さて、もしも私たちがこうした国家を目指すならば、次の事実を指摘しなければならない。すなわちアメリカ合衆国においては、ある人物の生まれる場所が、その人物が獲得しうる学力をかなりの範囲で規定してしまうという現実である。」
どうですか、このシンプルな論理。「安心して住める社会にしたいのなら、生まれによって有利不利が出来るような状況を放置してはいかんですよ。」と、要はこれだけですよ。その為の方法論も、補助金バラマキとかアファーマティブ・アクション(マイノリティには点数で下駄を履かせるとか、評点が同じならマイノリティや女性を優先しようというやり方)じゃないところがウェンディ・コップの良いところでね。彼女は「マイノリティや貧困層のコミュニティにこそ、最優秀の人材を投入する」という方法論でアメリカの公教育を変えていこうとしている。
振り返って考えてみましょう。今、日本で「アイヌの大学教授」「アイヌの最高裁判事」「アイヌの上場企業役員」がどれだけ居ますか? 「アイヌの国会議員」は? あまり聞いたこと無いですよね。それって普通に考えてアンバランスじゃないですか。じゃあどうすれば良いんだ。こういったポジションに「アイヌ枠」を作れば良いのか?
そいつは違う。きっと違う。アイヌの血を引く子供たちが持って生まれた能力を最大限まで伸ばせるような状況を作ってやれば、きっとこういうポジションにもアイヌの方々が普通に入って来られるはずです。時間はかかるかもしれんけど。その為には何をどうすれば良いのか? 多少の滑稽さはありますけれども、それこそガチンコ入試で東大にアイヌの子弟を年間何人合格させるというミッションを持った補習プログラムを組むとかでも良いと思うんですよ。応急手当としてね。

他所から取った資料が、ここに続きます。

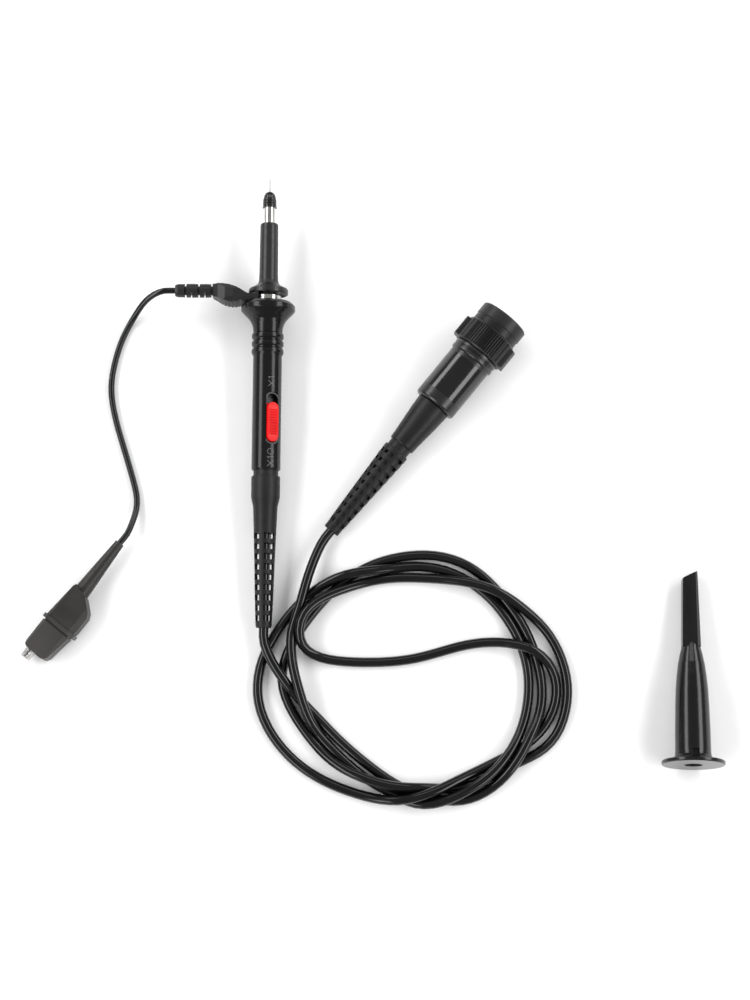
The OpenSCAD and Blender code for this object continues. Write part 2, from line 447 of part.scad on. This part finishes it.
probe_housing();
ground_barrel();
tip_insulator();
tip_needle();
tip_resistor();
switch_board();
board_parts();
switch_pads();
cable_ferrule();
probe_cable_end();
probe_boot();
switch_button();
switch_shutter();
switch_contact();
tip_sleeve();
tip_cap();
ground_ring();
ground_paddle();
lead_relief();
lead_wire();
clip_boot();
clip_jaw_fixed();
clip_pin();
clip_spring();
clip_jaw_moving();
main_cable();
coupling_sleeve();
bayonet_ring();
outer_contact();
contact_gasket();
wave_washer();
contact_insulator();
centre_pin();
comp_box();
box_label();
comp_board();
comp_parts();
trimmer_body();
trimmer_screw();
box_ferrule();
box_cable_end();
cone_gland();
conn_boot();
hook_shell();
hook_core();
hook_socket();
hook_wire();
hook_spring();
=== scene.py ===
import json
import math

import bmesh
import bpy
import numpy as np
from mathutils import Matrix, Vector


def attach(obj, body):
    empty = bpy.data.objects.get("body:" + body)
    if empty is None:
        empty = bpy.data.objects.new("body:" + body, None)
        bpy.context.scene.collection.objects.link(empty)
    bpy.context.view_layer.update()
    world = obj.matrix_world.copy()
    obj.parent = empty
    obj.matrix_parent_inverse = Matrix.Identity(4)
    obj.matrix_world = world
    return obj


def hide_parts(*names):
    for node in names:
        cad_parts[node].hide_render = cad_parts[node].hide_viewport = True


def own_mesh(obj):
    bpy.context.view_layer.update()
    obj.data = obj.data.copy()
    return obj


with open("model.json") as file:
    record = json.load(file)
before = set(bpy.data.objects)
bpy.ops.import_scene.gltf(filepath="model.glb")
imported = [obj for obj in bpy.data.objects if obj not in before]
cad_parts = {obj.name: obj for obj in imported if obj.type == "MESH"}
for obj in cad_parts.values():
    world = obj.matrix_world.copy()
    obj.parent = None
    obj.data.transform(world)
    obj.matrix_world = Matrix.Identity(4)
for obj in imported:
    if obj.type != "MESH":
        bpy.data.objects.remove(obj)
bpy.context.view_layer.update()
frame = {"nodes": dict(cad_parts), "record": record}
NODES = frame["nodes"]

# ------------------------------------------------------------------ placements
PROBE = ((-61.3, 57.0, 9.6), (92.6, -0.4))
CONN = ((22.0, 53.0, 10.5), (93.95, -39.3))
CLIP = ((-112.3, -26.0, 4.7), (0.0, 231.0))
HOOK = ((83.6, -102.6, 10.85), (-96.9, -1.6))


def turn(where, v):
    a, b = math.radians(where[1][0]), math.radians(where[1][1])
    x, y, z = v
    y, z = y * math.cos(a) - z * math.sin(a), y * math.sin(a) + z * math.cos(a)
    return np.array([x * math.cos(b) - y * math.sin(b), x * math.sin(b) + y * math.cos(b), z])


def place(where, v):
    return (np.array(where[0]) + turn(where, v)) / 1000.0


# ------------------------------------------------------------------ camera
cam_data = bpy.data.cameras.new("camera")
cam_data.sensor_width = 36.0
cam_data.lens = 68.4
cam = bpy.data.objects.new("camera", cam_data)
cam.location = (-0.0237, -0.1258, 0.6568)
cam.rotation_euler = (math.radians(10), 0, 0)
bpy.context.scene.collection.objects.link(cam)
bpy.context.scene.camera = cam

# ------------------------------------------------------------------ cords
# The same route points as the CAD tube, in millimetres here and metres below.
CABLE = [(-58, -69, 5), (-51, -78, 4), (-42, -88, 1.8), (-30, -99, 1.8), (-16, -109, 1.8), (-2, -114, 1.8),
    (10, -113, 2.5), (21, -105, 5.2), (28, -95, 5), (33, -84, 3), (33, -71, 1.8), (29, -58, 1.8), (21, -45, 1.8), (9, -34, 1.8),
    (-5, -30, 1.8), (-20, -32, 1.8), (-34, -39, 1.8), (-45, -50, 1.8), (-53, -62, 1.8), (-55, -75, 1.8), (-50, -87, 1.8),
    (-40, -99, 4.6), (-28, -106, 5.2), (-16, -110, 5.4), (-4, -110, 3.6), (9, -109, 1.8), (21, -103, 1.8), (35, -96, 1.8),
    (41, -85, 1.8), (42, -72, 1.8), (36, -57, 2), (27, -49, 4.8), (18, -43, 5.2), (6, -39, 5), (-7, -38, 1.8), (-20, -38, 1.8),
    (-32, -41, 5), (-43, -46, 8.2), (-50, -53, 9), (-50, -60, 8.8), (-43, -65, 5.2), (-29, -67, 1.8), (-11, -66, 1.8),
    (9, -61, 1.8), (23, -61, 5), (33, -65, 5), (38, -73, 2.2), (37, -84, 1.8), (29, -94, 1.8), (20, -100, 1.8), (10, -105, 2.8),
    (-3, -111, 6.6), (-16, -114, 6), (-29, -112, 2.4), (-42, -107, 1.8), (-53, -99, 1.8), (-61, -88, 1.8), (-64, -76, 1.8),
    (-61, -63, 1.8), (-54, -52, 1.8), (-44, -42, 1.8), (-32, -37, 4.8), (-20, -35, 5), (-6, -34, 1.8), (8, -39, 1.8),
    (19, -48, 1.8), (26, -60, 1.8), (29, -72, 1.8), (28, -84, 1.8), (24, -95, 4.6), (16, -105, 5.4), (5, -112, 5.2),
    (-7, -115, 5), (-19, -111, 1.8), (-31, -104, 1.8), (-41, -94, 2.6), (-47, -84, 6), (-51, -74, 7.3), (-52, -63, 6.2),
    (-50, -51, 5), (-47, -38, 5)]
LEAD = [(-104, 61, 7.4), (-109, 56, 4), (-113, 49, 1.8), (-116, 39, 1.2), (-117, 29, 1.2), (-115, 18, 1.2),
    (-112, 8, 1.2), (-109, -2, 1.2), (-107, -12, 1.8)]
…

実は社会的弱者というのは、そういうメインストリーム勝ち組ルートにあらかじめ乗れないようになっていることが多いんです。これを「社会的排除」と呼びます。ですけれども、「社会的排除」の勘所を押さえてメインストリーム勝ち組ルートに参入出来るバイパスを作ってやれば、後は少しずつでも自力で状況を変えていけるんですね。
これは私個人の考えですが、これからしばらくの間、先住民族を巡る問題のかなりの部分は、こうした社会的排除を迂回させるバイパスをいかに作っていくかという議論になると思います。で、そういう議論は先住民族の方々だけでやっていただくよりは、みんなでやった方が良いと思う。
結論を言うならば、アイヌではない日本列島住民もどんどん「先住民族サミット」に行こうじゃないのとなります。7月の北海道は快適だぞ。